Fiddling fuel receipts ■■?..allah shuft !! JW you were lucky to get up to the flight deck but then you had “Frequent flyer privileges” not so for us chappies … I had to draw some cash out the bank today and I thought about something earlier in this thread about the way we counted notes and lo and behold I found I was doing it just the way we did it out there !! folded over the index finger and flicked with the thumb ■■? strange the habits picked up while out there !!.. i ve been away for a week so the brain is still n holiday mode and my first port of call was here…disd any of you buy the little whistling reversing accessory for you car back home …had to wire it into the reversing lights …I did had lots of sales inquiries but never followed through I also had a SA sticker which seemed to baffle a few !!.. anyway I,ll get back in here again

Welcome back Backspice. Trust you enjoyed your holidays.
Your mention of whistling reversing bleepers reminded me that many of the Tonkers had very loud bird whistling Klaxon horns piped into their brakes. If you were walking in the street and one braked right by you, the sudden unexpected noise plus the blast of dust kicked up by the escaping air was enough to jolt you out of your heat induced torpor. Sometimes, being in a congested area was like being in the jungle!! Bloody parrots and canaries everywhere!!
Ronaldo, I liked your motorbike pictures. The last one reminded me of that Steve McQueen movie…but I always did have a good imagination!
Now I present to you, a swift resumez of my life through “Trucks I have known”. ( You can tell I have too much time on my hands at the moment can’t you?)

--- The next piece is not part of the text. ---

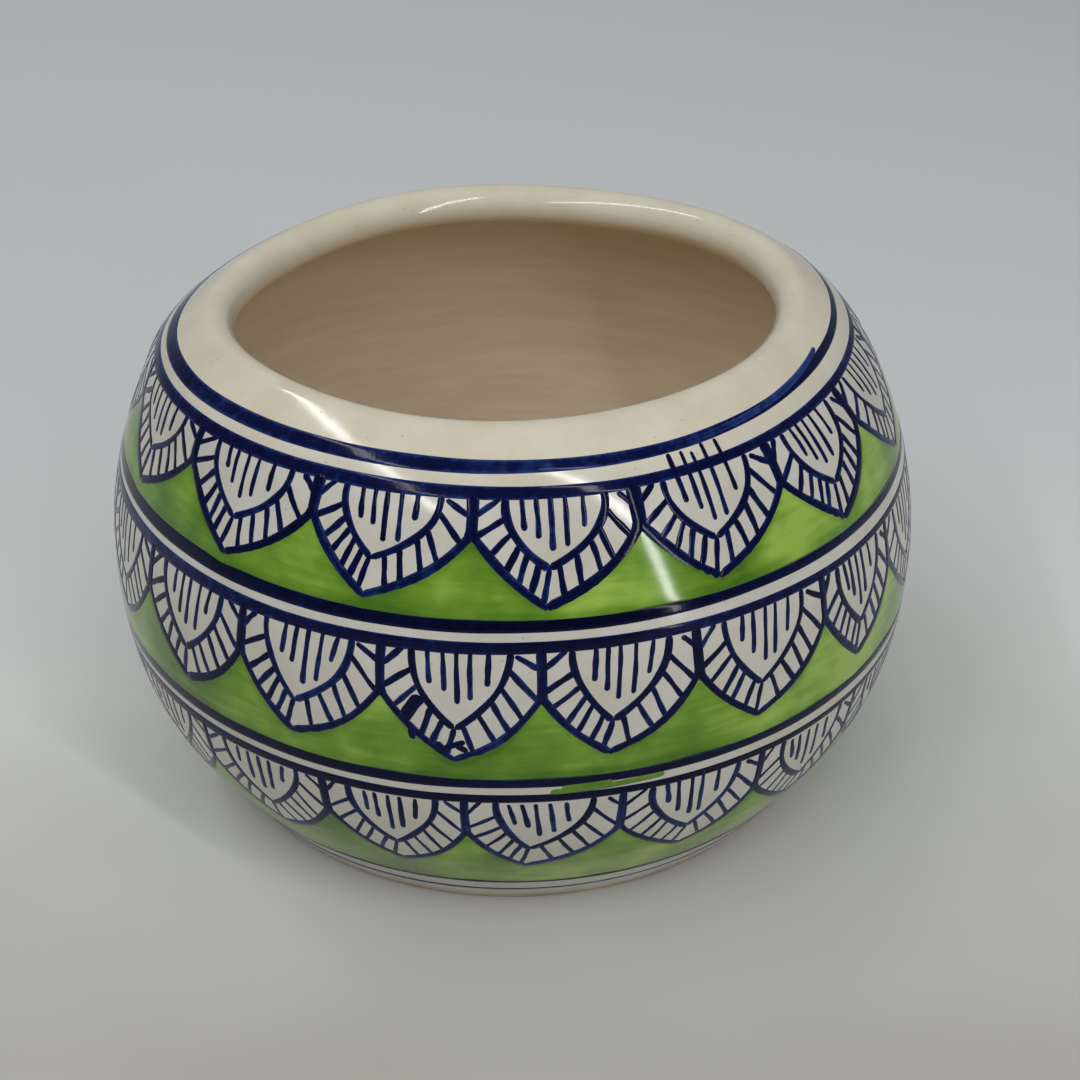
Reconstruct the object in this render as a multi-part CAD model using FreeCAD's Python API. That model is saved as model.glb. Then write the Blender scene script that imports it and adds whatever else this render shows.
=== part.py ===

Maybe this might progress to “motorbikes I have known” then to “Idiots I have known” swiftly followed by “Cars I have known” and ending in "Crumpet I have known! "
This thread could just keep on going!
■■■■! I don’t know why those first two pictures fell over!!

That’s better!
Just as a matter of interest, even though I uploaded my pics correctly on the previous post, the first two “turned!” By a process of trial and error, I have worked out the problem…I think if the pics are too large, the site uploads them the best way to fit. I reduced the size by 50% and Hey Presto!! This is the first time I’ve come across- Smaller is better! Ha!